» **EXERCISE GOAL**:
Quote the listing below word for word, stopping after the line that contains "const rows = groups.flat();".

— begin COLLECTED MATERIAL —

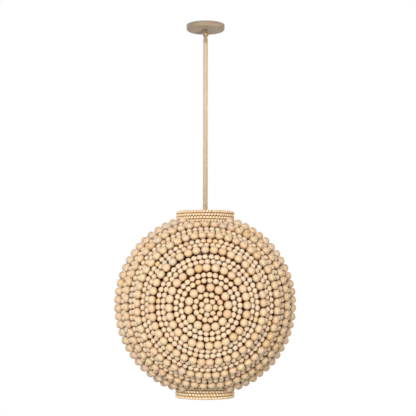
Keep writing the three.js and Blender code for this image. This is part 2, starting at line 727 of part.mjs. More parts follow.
// A strand body: rows of beads that touch, threaded side by side, as one closed body.
// Each bead is a four-sided stud whose feet lie halfway between it and its neighbours,
// and the inside is one line that rests on the cage. A group is a run of rows with the same bead count.
function strand(groups, side) {
  const points = [];
  const faces = [];
  const open = side !== 0;
  const put = (radius, angle, turn) => points.push(globePoint(radius, angle, turn)) - 1;
  const rows = groups.flat();

  // A line along the ring: its vertices and the turn of each.
  function line(radius, angle, start, end, count, phase) {
    const total = open && phase === 0 ? count + 1 : count;
    const turns = Array.from(
      { length: total },
      (_, i) => start + ((end - start) * (i + phase)) / count,
    );
    const ids = turns.map((turn) => put(radius, angle, turn));
    if (!open) {
      ids.push(ids[0]);
      turns.push(turns[0] + (end - start));
    }
    return { ids, turns };
  }

  // Triangles between two lines, each step along the line whose next vertex comes first.
  function zip(a, b) {
    let i = 0;
    let j = 0;
    while (i < a.ids.length - 1 || j < b.ids.length - 1) {
      const nextA = i < a.ids.length - 1 ? a.turns[i + 1] : Infinity;
      const nextB = j < b.ids.length - 1 ? b.turns[j + 1] : Infinity;
      if (nextA <= nextB) faces.push([a.ids[i], b.ids[j], a.ids[++i]]);
      else faces.push([a.ids[i], b.ids[j], b.ids[++j]]);
    }
  }

  const span = (row) => {
    if (!open) return [0, 2 * Math.PI];
    const start = collarTurn(row);
    return side > 0 ? [start, Math.PI - start] : [Math.PI + start, 2 * Math.PI - start];
  };
  const middleOf = (a, b) => (a + b) / 2;

  let previous = null;
  const outline = [];
  const pole = rows[0].angle === 0 ? groups.shift()[0] : null;
  if (pole) {
    // The bead at the pole is a low dome, and the rings beside it close round it.
    const { bead } = pole;
    const sides = CENTRE_BEAD_SIDES;
    const shoulder = deg(SHOULDER_ANGLE);
    const bend = beside(pole, bead.r * Math.cos(shoulder), bead.r * Math.sin(shoulder));
    const base = beside(pole, BEAD_FOOT_SHARE * bead.r, BEAD_CORNER_SHARE * bead.r);
    const upper = line(bend.radius, bend.angle, 0, 2 * Math.PI, sides, 0);
    const lower = line(base.radius, base.angle, 0, 2 * Math.PI, sides, 0);
    const crest = put(bead.centreR + CREST_SHARE * bead.r, 0, 0);
    for (let i = 0; i < sides; i++) faces.push([upper.ids[i + 1], upper.ids[i], crest]);
    zip(lower, upper);
    previous = lower;
  }
  for (const group of groups) {
    const { bead } = group[0];
    const foot = BEAD_CORNER_SHARE * bead.r;
    const height = BEAD_FOOT_SHARE * bead.r;
    const spans = group.map(span);
    const mean = group.reduce((sum, row) => sum + Math.sin(row.angle), 0) / group.length;
    const [s0, e0] = spans[0];
    const [s1, e1] = spans.at(-1);
    const length = middleOf(e0 - s0, e1 - s1) * bead.centreR * mean;
    const count = Math.round(length / bead.pitch);
    const first = beside(group[0], height, -foot);
    const feet = [line(first.radius, first.angle, s0, e0, count, 0)];
    for (let k = 1; k < group.length; k++) {
      const [[sa, ea], [sb, eb]] = [spans[k - 1], spans[k]];
      const angle = middleOf(group[k - 1].angle, group[k].angle);
      feet.push(
        line(bead.centreR + height, angle, middleOf(sa, sb), middleOf(ea, eb), count, 0),
      );
    }
    const last = beside(group.at(-1), height, foot);
    feet.push(line(last.radius, last.angle, s1, e1, count, 0));
    group.forEach((row, k) => {
      const [start, end] = spans[k];
      const crestR = bead.centreR + CREST_SHARE * bead.r;
      const crest = line(crestR, row.angle, start, end, count, 1 / 2);
      const [low, high] = [feet[k].ids, feet[k + 1].ids];
      for (let i = 0; i < count; i++) {
        const top = crest.ids[i];
        faces.push([low[i], low[i + 1], top]);
        faces.push([low[i + 1], high[i + 1], top]);
        faces.push([high[i + 1], high[i], top]);
        faces.push([high[i], low[i], top]);
      }
    });
    if (previous) zip(feet[0], previous);
    previous = feet.at(-1);
    outline.push(...feet);
  }

  if (pole) {
    const rest = put(seatR, 0, 0);
    const { ids } = outline.at(-1);
    for (let i = 0; i < ids.length - 1; i++) faces.push([ids[i], ids[i + 1], rest]);
    return bodyOf(points, faces);
  }

  const middle = middleOf(rows[0].angle, rows.at(-1).angle);
  const [start, end] = span(rows[Math.floor(rows.length / 2)]);
  const around = seatR * Math.sin(middle) * 2 * Math.PI;
  const steps = open ? ARC_INNER_STEPS : 4 * Math.ceil(around / INNER_STEP_LENGTH / 4);
  // The middle of each facet rests on the cage's sphere, so its ends lie further from the Y axis.
  const innerRho = (seatR * Math.sin(middle)) / Math.cos((end - start) / steps / 2);
  const innerR = Math.hypot(innerRho, seatR * Math.cos(middle));
  const innerAngle = Math.atan2(innerRho, seatR * Math.cos(middle));
  // A closed inner line starts half a step round, so that the middle of a facet rests on each rib.
  const shift = open ? 0 : (end - start) / steps / 2;
  const inner = line(innerR, innerAngle, start + shift, end + shift, steps, 0);
  zip(inner, outline.at(-1));
  zip(outline[0], inner);
  if (open) {
    for (const at of [0, -1]) {
      const hub = inner.ids.at(at);
      for (let k = 0; k < outline.length - 1; k++) {
        const face = [hub, outline[k].ids.at(at), outline[k + 1].ids.at(at)];
        faces.push(at === 0 ? face : face.reverse());
      }
    }
  }
  return bodyOf(points, faces);
}

// The dome's rows as strands: a row of large beads, or the two rows of small beads between two of those.
const domeStrands = [];
for (const row of domeRows) {
  if (row.bead === SMALL && domeStrands.at(-1)[0].pair === row.pair) domeStrands.at(-1).push(row);
  else domeStrands.push([row]);
}
const rings = domeStrands.slice(2).filter((rows) => !rows.some(meetsCollar));
const arcs = domeStrands.slice(2).filter((rows) => rows.some(meetsCollar));
const middleRow = { bead: SMALL, angle: Math.PI / 2 };
const sideGroups = arcs.slice(0, -1);
const middleGroups = [arcs.at(-1), [middleRow], [backOf(arcs.at(-1)[0])]];
const backwards = (geometry, isBack) => (isBack ? geometry.rotateZ(Math.PI) : geometry);

for (const [end, isBack] of [["front", false], ["back", true]]) {
  const centre = strand([domeStrands[0], domeStrands[1].slice(0, 1), domeStrands[1].slice(1)], 0);
  add(globe, end + "_centre_beads", backwards(centre, isBack), WOOD_LARGE);
  let large = 0;
  let small = 0;
  for (const rows of rings) {
    const isLarge = rows[0].bead === LARGE;
    const name = isLarge ? "_large_ring_" + ++large : "_small_rings_" + ++small;
    const body = backwards(strand([rows], 0), isBack);
    add(globe, end + name, body, isLarge ? WOOD_LARGE : WOOD_SMALL);
  }
  for (const [name, side] of [["left", -1], ["right", 1]]) {
    const body = backwards(strand([...sideGroups], isBack ? -side : side), isBack);
    add(globe, name + "_" + end + "_arcs", body, WOOD_SMALL);
  }
}
for (const [name, side] of [["left", -1], ["right", 1]]) {
  add(globe, name + "_middle_arcs", strand([...middleGroups], side), WOOD_LARGE);
}

// Cage: ribs from band to band, let into a middle hoop by half of their thickness.
// Their outer faces bend under each strand, so that every strand rests on them.
const middleAngle = (rows) => (rows[0].angle + rows.at(-1).angle) / 2;
const restAngles = [...rings.map(middleAngle), middleAngle(sideGroups.flat())];
const lapOuter = CAGE_R - RIB_THICKNESS / 2 + CLEARANCE / 2;
const lapInner = CAGE_R - RIB_THICKNESS / 2 - CLEARANCE / 2;

function rib(bends) {
  const endR = BAND_OUTER_R + CLEARANCE;
  const innerR = CAGE_R - RIB_THICKNESS;
  const onArc = (radius, angle) => [radius * Math.cos(angle), radius * Math.sin(angle)];
  const outerEnd = Math.acos(endR / CAGE_R);
  const innerEnd = Math.acos(endR / innerR);
  const lapHalf = HOOP_HEIGHT / 2 + CLEARANCE;
  const lapX = Math.sqrt(innerR ** 2 - lapHalf ** 2);
  const upperBends = bends.filter((a) => a > 0 && a < outerEnd).sort((a, b) => a - b);
  const outer = [...upperBends, outerEnd].map((a) => onArc(CAGE_R, a));
  const inner = Array.from({ length: RIB_INNER_STEPS / 2 }, (_, i) =>
    onArc(innerR, (innerEnd * (i + 1)) / (RIB_INNER_STEPS / 2)),
  );
  const upper = [[CAGE_R, 0], ...outer, ...inner.reverse(), [lapX, lapHalf], [lapOuter, lapHalf]];
  const lower = upper.slice(1).map(([x, z]) => [x, -z]);
  const outline = [...upper, ...lower.reverse()];
  return plate(outline, [], -RIB_WIDTH / 2, RIB_WIDTH).rotateX(Math.PI / 2);
}

function middleHoop() {
  const lapHalf = RIB_WIDTH / 2 + CLEARANCE;
  const lapAngle = Math.asin(lapHalf / CAGE_R);
  const bends = restAngles.filter((a) => a > lapAngle && a < Math.PI / 2 - lapAngle);
  const quarter = [
    [lapInner, -lapHalf],
    [lapInner, lapHalf],
    ...[lapAngle, ...bends, Math.PI / 2 - lapAngle].map((a) => [
      CAGE_R * Math.cos(a),
      CAGE_R * Math.sin(a),
    ]),
  ];
  // The quarter runs from the front's lap to the side's, and its mirror image brings it round to the back.
  const outline = [];
  for (let k = 0; k < 4; k++) {
    const turn = (k * Math.PI) / 2;
    const points = k % 2 === 0 ? quarter : mirroredQuarter(quarter, lapHalf);
    for (const [x, y] of points) {
      outline.push([
        x * Math.cos(turn) - y * Math.sin(turn),
        x * Math.sin(turn) + y * Math.cos(turn),
      ]);
    }
  }
  const innerR = CAGE_R - RIB_THICKNESS;
  const hole = ringPoints(innerR, 2 * RIB_INNER_STEPS);
  return plate(outline, [hole], -HOOP_HEIGHT / 2, HOOP_HEIGHT).rotateZ(-Math.PI / 2);
}

// The quarter of the hoop with its bends in the opposite order.
function mirroredQuarter(quarter, lapHalf) {
  const bends = quarter.slice(2).map(([x, y]) => [y, x]);
  return [[lapInner, -lapHalf], [lapInner, lapHalf], ...bends.reverse()];
}

const sideBends = Array.from({ length: SIDE_RIB_STEPS / 2 }, (_, i) => (i * Math.PI) / SIDE_RIB_STEPS);
add(globe, "rib_front", rib(restAngles).rotateZ(-Math.PI / 2), IRON);
add(globe, "rib_back", rib(restAngles).rotateZ(Math.PI / 2), IRON);
add(globe, "rib_left", rib(sideBends).rotateZ(Math.PI), IRON);
add(globe, "rib_right", rib(sideBends), IRON);
add(globe, "middle_hoop", middleHoop(), IRON);

export default part;
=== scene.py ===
# %% [markdown]
# A beaded globe chandelier
#
# The real light is an iron cage of four ribs and a hoop, covered with strings of turned wooden beads.
# It hangs on a stem from a small ball swivel under a round canopy.
# The construction comes in as a fixed frame. This script dresses it: every string gets its round beads
# and its wire, every turned part its smooth profile, and every surface its finish.

# %% Load the frame
import json
import math

import bmesh
import bpy
import numpy as np
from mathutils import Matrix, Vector


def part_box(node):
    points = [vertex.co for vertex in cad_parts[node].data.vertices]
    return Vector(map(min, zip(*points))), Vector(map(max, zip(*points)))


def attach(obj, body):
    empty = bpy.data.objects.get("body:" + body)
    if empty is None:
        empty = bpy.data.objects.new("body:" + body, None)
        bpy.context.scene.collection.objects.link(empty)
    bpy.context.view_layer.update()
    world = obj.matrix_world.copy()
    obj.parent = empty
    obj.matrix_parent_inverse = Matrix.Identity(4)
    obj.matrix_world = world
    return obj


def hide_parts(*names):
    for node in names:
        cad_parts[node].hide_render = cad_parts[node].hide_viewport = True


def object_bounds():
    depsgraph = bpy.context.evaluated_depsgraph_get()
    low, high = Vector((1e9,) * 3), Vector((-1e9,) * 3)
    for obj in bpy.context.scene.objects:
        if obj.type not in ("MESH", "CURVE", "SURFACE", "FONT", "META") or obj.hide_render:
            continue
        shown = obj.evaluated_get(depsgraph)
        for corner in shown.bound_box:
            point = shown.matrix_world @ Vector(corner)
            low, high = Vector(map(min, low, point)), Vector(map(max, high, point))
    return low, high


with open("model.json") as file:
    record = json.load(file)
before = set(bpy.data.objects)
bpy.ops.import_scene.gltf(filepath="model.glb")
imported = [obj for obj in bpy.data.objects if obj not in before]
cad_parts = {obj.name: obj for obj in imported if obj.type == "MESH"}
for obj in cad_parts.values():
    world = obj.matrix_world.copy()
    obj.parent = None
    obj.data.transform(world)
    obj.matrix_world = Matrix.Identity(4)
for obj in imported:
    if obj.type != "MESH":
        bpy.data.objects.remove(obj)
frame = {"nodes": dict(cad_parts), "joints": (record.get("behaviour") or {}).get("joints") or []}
cad_box = [list(corner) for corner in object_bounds()]

# %% [markdown]
# Measures
#
# Places are read from the frame, so that each new piece sits where the construction says.
# A node's box gives its lowest and highest corner. A round part's radius is half of its wider width,
# because a faceted round is only as wide as the real one where two of its corners face each other.
# Pieces that seat on each other have the same small gap between them everywhere.

# %% Read the main measures from the frame
MM = 0.001
GAP = 0.3 * MM


def low(node):
    return np.array(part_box(node)[0])


def high(node):
    return np.array(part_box(node)[1])


def radius_of(node):
    return (high(node) - low(node))[:2].max() / 2


globe = (low("middle_hoop") + high("middle_hoop")) / 2
cage_r = radius_of("middle_hoop")
collar_r = radius_of("top_collar_beads")
print("globe centre", globe.round(4), "cage radius", round(cage_r, 4))

# %% [markdown]
# Camera
#
# The photograph was taken from a long way off with a long lens, a little to the left of the globe's front
# and almost level with its middle. The canopy is far above the lens, so its underside shows.
# Tilting the camera up a few degrees frames the whole light without any lens shift.

# %% Place the camera
LENS_MM = 90.9
CAMERA_DISTANCE = 3.44
CAMERA_TURN = -2.0
CAMERA_ABOVE_GLOBE = 0.031
AIM_UP = 4.7
AIM_RIGHT = 0.16
ROLL = -0.1

turn = math.radians(CAMERA_TURN)
camera = bpy.data.objects.new("camera", bpy.data.cameras.new("camera"))
camera.data.lens = LENS_MM
camera.location = Vector(globe) + CAMERA_DISTANCE * Vector((math.sin(turn), -math.cos(turn), 0))
camera.location.z += CAMERA_ABOVE_GLOBE
camera.rotation_euler = (
    math.radians(90 + AIM_UP),
    math.radians(ROLL),
    turn - math.radians(AIM_RIGHT),
)
bpy.context.scene.collection.objects.link(camera)
bpy.context.scene.camera = camera
print("camera at", [round(c, 3) for c in camera.location])

# %% [markdown]
# From a grid of points to a piece
#
# Every new surface here is a grid: rows of points along one parameter, columns along the other.
# One function lists the four-sided faces of such a grid, and closes it on itself in either direction.
# Another merges the points that meet at a pole, turns the faces outwards and hands the piece to its body.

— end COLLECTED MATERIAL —

» **RESULT FOR THIS TASK**:
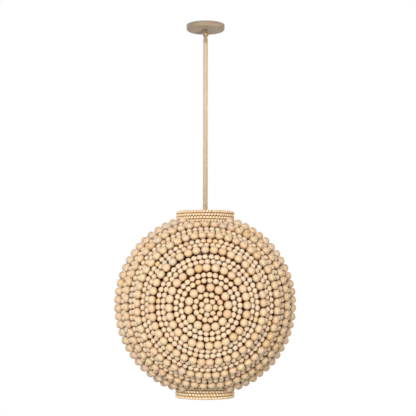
Keep writing the three.js and Blender code for this image. This is part 2, starting at line 727 of part.mjs. More parts follow.
// A strand body: rows of beads that touch, threaded side by side, as one closed body.
// Each bead is a four-sided stud whose feet lie halfway between it and its neighbours,
// and the inside is one line that rests on the cage. A group is a run of rows with the same bead count.
function strand(groups, side) {
  const points = [];
  const faces = [];
  const open = side !== 0;
  const put = (radius, angle, turn) => points.push(globePoint(radius, angle, turn)) - 1;
  const rows = groups.flat();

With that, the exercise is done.